My second point is long, so bear with me. I finally came to a small sliver of personal understanding about who Father God and Jesus are. All my life I knew I was supposed to love Him for what He'd done, but it's difficult for me to understand the weight of Jesus dying on the cross for me. Many people who come to the Lord as an adult report a before and after feeling, but I grew up swimming in Christian soup. I have no before and after picture once I accepted Jesus, not one I can remember at any rate. What Jesus did for me was something I accepted with gratitude, but no real understanding of how it impacts me, today, driving down the '45 and dodging tailgaters on my way to pick up lunch or drop off a load of library books.
From time to time, the reality of Jesus would break through to me. There were moments scattered like breadcrumbs throughout my life where I would know, without a shadow of the doubt that cloaks my every waking moment, that He is real and that He does love me and wants my good--which sometimes means an immediate pain as I shed things that harm me. Because of these breadcrumbs and the way He looked after my parents, I could not walk away. There was truth here, but it seemed like it was mostly for my parents and only extended over me as an umbrella because of them. Even so, I craved closeness with Him. I wanted the intimacy with Jesus and the Father that I saw others had.
But I didn't love Him. I didn't even know how. I wanted to, but how do you love someone you can't see? Someone you feel like you only hear sporadically?
I spent years bound in lengths of anchor chain to depression. I learned all the right tools and I changed my lifestyle and worked hard on this for years, and when I thought I had mostly broken free of it, I turned to find that I'd always been linked to an equally thick chain of anxiety, and all my tools were only for depression.
Then I was given a copy of Defeating Dark Angels, and suddenly several things became real to me.
- Prayer has real effects, both spoken aloud and offered silently.
- What Jesus did in his life on earth was a model for us to follow because He did them as a man, laying aside his divinity in part so he could show us how we could live.
- What Jesus did in his death was not only redeem us, but replace us in our rightful tier of authority in the spiritual realm. Which leads back to the first point.
As Sergey and I prayed for each other and felt things break off that we had assumed we would have to live with all our lives, something began to change for me. I can only describe it as the assurance and confidence of a lightweight who has had two glasses of wine on a full stomach. You're not drunk, but there's a sort of freedom you feel to step into your decisions, your personality, and your emotions in full.

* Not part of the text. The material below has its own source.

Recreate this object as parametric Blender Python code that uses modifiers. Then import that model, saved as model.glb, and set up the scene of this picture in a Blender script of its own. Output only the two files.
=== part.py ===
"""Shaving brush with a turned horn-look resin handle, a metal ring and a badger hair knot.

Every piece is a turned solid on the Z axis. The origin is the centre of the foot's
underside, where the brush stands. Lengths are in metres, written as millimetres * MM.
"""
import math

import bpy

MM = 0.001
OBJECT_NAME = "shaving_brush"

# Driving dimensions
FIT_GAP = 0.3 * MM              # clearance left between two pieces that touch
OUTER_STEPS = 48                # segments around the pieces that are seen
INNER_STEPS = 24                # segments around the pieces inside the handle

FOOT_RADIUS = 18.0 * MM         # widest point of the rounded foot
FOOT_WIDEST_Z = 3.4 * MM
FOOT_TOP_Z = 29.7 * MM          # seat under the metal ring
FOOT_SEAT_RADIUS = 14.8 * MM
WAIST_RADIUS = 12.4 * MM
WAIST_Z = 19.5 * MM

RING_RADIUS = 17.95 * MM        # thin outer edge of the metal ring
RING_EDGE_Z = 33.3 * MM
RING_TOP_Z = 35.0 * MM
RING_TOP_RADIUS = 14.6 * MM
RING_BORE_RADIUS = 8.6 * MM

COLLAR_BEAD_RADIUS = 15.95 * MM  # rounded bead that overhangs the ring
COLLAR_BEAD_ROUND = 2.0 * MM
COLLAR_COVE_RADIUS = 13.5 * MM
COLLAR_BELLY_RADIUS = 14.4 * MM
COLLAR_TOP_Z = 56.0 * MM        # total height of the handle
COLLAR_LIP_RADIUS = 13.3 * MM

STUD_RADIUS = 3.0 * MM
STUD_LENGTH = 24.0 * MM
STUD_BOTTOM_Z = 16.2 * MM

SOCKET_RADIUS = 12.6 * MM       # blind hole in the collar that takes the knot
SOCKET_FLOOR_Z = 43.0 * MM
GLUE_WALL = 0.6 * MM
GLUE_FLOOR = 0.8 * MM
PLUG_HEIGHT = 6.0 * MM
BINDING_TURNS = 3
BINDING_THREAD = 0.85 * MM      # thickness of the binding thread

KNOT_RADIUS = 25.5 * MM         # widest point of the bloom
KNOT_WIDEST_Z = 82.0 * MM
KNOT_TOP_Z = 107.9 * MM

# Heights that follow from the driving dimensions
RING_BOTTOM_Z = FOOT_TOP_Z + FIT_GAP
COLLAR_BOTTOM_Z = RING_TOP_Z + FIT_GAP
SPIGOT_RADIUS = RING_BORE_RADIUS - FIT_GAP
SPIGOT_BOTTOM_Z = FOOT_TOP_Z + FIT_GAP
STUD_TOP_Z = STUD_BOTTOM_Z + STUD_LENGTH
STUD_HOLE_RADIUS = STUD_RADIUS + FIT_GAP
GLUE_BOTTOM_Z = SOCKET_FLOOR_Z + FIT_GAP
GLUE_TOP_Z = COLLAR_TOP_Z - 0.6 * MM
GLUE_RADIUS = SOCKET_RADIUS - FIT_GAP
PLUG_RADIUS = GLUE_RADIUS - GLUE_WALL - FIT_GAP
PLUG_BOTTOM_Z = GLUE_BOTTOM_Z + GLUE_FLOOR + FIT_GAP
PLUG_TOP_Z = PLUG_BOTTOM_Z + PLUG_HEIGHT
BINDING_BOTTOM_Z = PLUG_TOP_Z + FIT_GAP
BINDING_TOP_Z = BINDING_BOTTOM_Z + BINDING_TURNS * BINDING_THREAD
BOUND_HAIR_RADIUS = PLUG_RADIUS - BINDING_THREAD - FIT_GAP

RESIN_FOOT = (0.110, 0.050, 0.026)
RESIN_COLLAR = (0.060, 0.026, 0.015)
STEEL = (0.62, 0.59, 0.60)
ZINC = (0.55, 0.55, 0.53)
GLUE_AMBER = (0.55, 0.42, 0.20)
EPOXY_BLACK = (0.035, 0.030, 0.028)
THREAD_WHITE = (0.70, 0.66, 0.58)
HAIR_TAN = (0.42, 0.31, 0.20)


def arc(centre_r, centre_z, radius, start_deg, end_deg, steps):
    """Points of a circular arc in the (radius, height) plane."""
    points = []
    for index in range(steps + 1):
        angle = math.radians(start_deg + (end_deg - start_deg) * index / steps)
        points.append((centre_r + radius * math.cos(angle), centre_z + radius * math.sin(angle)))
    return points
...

I have that for most of every day now, minus the alcohol.
Recently as I sat at the kitchen island thinking about this, something finally clicked for me.
Oh. You are the God who breaks the chains. You are the God who just set me free, and You are continuing to work at setting me free from the rest of it. And You've been working toward this my whole life. I think... I think I love You.

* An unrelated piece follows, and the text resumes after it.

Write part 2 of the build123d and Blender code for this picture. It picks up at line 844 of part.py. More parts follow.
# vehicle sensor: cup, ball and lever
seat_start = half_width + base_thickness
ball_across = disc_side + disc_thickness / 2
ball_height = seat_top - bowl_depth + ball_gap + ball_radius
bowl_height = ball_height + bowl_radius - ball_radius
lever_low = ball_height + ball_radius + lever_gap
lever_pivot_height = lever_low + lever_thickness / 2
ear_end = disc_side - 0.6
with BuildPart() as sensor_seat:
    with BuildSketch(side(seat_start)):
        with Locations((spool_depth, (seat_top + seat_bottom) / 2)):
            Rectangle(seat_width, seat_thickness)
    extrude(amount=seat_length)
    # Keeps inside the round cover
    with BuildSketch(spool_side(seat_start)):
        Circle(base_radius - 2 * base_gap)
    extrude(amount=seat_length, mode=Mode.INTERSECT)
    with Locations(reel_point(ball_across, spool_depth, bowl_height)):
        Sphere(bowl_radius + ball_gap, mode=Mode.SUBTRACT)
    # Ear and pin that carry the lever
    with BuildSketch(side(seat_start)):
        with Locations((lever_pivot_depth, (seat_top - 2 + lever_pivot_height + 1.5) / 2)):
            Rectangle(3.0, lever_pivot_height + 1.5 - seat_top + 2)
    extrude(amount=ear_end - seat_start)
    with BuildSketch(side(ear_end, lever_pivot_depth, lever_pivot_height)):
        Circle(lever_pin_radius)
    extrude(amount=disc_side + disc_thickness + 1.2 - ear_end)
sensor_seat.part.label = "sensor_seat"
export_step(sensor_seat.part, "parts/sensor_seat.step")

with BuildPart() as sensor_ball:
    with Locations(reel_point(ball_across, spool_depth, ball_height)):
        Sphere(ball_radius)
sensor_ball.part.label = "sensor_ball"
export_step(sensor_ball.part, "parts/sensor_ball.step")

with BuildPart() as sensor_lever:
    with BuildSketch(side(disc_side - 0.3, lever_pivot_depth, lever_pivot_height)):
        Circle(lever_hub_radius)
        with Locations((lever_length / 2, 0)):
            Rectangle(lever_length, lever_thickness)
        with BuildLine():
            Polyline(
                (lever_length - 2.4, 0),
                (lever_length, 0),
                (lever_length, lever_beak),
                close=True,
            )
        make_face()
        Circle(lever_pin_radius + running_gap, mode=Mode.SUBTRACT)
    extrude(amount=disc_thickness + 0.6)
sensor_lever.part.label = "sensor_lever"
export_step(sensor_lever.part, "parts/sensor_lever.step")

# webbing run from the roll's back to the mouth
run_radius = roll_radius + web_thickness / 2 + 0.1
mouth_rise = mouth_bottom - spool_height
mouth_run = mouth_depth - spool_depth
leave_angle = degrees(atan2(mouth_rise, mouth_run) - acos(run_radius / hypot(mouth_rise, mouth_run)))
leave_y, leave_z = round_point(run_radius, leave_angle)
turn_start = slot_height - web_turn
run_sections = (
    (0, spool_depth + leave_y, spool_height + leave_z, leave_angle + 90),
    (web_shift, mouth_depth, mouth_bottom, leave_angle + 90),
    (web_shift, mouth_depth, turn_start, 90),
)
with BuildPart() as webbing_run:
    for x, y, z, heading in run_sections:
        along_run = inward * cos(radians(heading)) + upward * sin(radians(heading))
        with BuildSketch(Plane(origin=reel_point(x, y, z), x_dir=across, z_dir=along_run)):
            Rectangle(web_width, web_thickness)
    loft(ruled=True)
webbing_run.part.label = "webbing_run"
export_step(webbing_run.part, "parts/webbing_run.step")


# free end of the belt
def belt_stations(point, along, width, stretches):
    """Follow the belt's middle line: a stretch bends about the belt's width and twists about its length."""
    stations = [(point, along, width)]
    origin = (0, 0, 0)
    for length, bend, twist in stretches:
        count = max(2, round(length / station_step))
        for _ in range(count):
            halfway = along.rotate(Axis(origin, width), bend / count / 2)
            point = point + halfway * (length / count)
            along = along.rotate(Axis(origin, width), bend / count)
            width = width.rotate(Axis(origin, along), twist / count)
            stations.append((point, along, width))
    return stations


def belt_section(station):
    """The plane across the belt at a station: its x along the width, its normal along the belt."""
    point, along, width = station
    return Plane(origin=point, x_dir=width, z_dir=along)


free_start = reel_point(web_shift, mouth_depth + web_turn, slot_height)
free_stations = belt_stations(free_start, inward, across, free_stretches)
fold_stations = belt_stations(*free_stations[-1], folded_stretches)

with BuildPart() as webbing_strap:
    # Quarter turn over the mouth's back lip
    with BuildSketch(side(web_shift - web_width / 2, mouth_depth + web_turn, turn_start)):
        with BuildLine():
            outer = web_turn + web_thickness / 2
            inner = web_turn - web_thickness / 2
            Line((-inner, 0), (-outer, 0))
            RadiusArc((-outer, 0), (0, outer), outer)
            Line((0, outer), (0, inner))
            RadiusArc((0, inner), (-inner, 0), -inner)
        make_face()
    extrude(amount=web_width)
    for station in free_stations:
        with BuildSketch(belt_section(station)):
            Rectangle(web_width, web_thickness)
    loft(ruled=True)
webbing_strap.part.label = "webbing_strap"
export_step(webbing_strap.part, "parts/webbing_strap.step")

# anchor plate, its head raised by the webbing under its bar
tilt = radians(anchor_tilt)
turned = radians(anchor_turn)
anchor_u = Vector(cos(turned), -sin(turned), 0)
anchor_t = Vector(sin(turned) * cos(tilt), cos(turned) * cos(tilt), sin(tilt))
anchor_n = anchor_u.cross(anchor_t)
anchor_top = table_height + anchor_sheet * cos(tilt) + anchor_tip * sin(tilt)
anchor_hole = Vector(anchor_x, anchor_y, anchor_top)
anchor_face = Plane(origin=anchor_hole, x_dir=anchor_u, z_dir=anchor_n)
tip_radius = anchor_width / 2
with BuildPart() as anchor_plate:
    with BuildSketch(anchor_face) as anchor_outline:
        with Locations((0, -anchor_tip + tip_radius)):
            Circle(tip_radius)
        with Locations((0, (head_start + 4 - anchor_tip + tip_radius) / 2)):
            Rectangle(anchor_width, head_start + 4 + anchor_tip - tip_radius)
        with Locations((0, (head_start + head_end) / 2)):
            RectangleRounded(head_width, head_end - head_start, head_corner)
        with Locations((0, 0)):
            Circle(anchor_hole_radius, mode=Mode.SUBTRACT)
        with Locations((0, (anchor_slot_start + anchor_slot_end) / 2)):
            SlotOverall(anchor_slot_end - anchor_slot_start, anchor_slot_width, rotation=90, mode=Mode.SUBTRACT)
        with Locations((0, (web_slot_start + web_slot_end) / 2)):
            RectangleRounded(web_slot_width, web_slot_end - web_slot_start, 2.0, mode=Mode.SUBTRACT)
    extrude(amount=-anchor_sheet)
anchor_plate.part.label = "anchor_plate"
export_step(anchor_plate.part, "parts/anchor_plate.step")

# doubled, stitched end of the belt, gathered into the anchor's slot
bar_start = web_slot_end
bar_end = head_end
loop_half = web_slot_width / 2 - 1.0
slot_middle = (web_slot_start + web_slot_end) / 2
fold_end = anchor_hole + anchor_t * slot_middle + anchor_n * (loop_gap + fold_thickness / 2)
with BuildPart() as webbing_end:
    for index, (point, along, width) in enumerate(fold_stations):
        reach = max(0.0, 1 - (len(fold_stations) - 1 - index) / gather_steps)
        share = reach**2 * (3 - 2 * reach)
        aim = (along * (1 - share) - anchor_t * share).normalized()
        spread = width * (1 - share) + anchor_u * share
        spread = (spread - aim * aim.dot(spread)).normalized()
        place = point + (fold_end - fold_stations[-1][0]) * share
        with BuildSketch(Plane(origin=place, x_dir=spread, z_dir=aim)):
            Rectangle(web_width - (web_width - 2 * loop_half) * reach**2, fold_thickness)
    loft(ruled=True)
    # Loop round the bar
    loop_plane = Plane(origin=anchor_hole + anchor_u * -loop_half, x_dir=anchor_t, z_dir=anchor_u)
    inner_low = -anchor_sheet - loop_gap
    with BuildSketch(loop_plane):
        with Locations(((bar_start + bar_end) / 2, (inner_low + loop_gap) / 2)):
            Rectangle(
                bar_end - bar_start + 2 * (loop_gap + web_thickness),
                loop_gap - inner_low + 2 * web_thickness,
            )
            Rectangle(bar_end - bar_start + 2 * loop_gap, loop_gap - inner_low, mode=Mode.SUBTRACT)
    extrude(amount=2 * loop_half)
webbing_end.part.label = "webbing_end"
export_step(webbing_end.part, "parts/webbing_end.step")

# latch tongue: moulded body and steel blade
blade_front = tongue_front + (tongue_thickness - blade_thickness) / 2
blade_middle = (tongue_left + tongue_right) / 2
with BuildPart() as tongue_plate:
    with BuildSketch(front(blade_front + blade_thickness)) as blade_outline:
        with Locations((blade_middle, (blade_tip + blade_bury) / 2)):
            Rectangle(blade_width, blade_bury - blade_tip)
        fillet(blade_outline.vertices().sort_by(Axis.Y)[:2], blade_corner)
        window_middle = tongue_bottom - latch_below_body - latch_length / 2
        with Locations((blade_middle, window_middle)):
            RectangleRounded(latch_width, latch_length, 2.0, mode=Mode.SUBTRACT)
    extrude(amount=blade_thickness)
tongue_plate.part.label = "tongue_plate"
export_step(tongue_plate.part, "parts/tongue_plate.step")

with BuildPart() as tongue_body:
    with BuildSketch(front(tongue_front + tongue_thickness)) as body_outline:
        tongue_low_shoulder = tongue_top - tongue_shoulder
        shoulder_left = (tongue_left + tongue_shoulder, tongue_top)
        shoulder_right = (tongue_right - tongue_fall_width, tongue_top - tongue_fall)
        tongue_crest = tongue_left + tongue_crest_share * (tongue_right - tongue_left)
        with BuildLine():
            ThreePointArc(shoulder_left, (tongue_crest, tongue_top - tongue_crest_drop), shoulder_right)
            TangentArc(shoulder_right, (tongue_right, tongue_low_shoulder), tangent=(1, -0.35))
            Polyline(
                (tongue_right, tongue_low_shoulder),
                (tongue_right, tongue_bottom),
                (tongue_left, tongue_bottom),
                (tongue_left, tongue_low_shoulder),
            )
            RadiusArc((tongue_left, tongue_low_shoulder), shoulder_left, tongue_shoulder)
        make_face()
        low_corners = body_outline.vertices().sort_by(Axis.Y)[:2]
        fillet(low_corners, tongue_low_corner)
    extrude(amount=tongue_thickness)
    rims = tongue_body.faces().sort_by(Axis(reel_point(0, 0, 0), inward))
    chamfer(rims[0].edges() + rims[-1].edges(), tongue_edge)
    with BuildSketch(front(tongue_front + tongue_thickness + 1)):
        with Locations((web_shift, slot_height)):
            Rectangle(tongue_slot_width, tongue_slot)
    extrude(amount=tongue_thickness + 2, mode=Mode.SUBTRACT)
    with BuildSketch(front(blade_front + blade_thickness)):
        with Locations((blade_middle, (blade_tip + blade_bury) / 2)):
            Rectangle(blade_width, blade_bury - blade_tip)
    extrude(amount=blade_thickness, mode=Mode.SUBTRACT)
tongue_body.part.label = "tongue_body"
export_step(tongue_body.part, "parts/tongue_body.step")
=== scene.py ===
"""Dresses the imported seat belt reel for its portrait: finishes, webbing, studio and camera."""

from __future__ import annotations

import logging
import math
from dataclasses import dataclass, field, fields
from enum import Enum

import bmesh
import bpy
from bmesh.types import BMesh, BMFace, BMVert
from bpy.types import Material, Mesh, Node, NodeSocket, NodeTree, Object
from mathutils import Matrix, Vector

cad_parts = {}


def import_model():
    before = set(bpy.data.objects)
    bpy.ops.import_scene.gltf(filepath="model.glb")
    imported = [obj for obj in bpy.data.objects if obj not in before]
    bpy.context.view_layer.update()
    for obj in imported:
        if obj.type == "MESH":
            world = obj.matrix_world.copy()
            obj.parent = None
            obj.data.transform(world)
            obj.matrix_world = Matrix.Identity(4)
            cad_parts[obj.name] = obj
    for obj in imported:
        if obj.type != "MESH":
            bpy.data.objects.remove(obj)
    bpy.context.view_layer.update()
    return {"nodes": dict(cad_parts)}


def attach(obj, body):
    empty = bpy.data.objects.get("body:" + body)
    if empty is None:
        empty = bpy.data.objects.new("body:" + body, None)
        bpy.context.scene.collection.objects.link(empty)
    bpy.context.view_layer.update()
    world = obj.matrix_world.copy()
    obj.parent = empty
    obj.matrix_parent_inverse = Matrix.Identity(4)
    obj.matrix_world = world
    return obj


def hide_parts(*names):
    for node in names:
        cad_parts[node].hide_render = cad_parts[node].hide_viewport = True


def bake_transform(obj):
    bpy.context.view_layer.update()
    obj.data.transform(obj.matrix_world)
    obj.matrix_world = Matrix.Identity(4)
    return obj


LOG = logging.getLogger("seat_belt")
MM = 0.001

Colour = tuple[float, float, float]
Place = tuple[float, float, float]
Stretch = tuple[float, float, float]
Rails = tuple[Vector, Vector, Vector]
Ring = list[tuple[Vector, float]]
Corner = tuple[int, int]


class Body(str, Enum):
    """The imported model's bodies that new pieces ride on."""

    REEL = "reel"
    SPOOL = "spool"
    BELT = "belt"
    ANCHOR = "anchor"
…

I couldn't love God the way that is often spoken of because it wasn't real to me. Freedom hadn't happened for me, only for those around me. But as it did happen for me, and as it happened in exactly the perfect timing, the story He's writing started to slide into place and everything in me cried out in gratitude and joy in that moment.
I still do not understand much of the Bible, even when I read portions of it over and over. I still do not hear Him as often as I would like. But He is real, and the effect of prayer is real, and this freedom is both real and something I could not have done this quickly myself.
Thank You, Father, for teaching me to begin to love You. Please keep my heart close, as I am prone to straying. Help me learn all I need to learn in this time period. My legs are healing, show me the new path.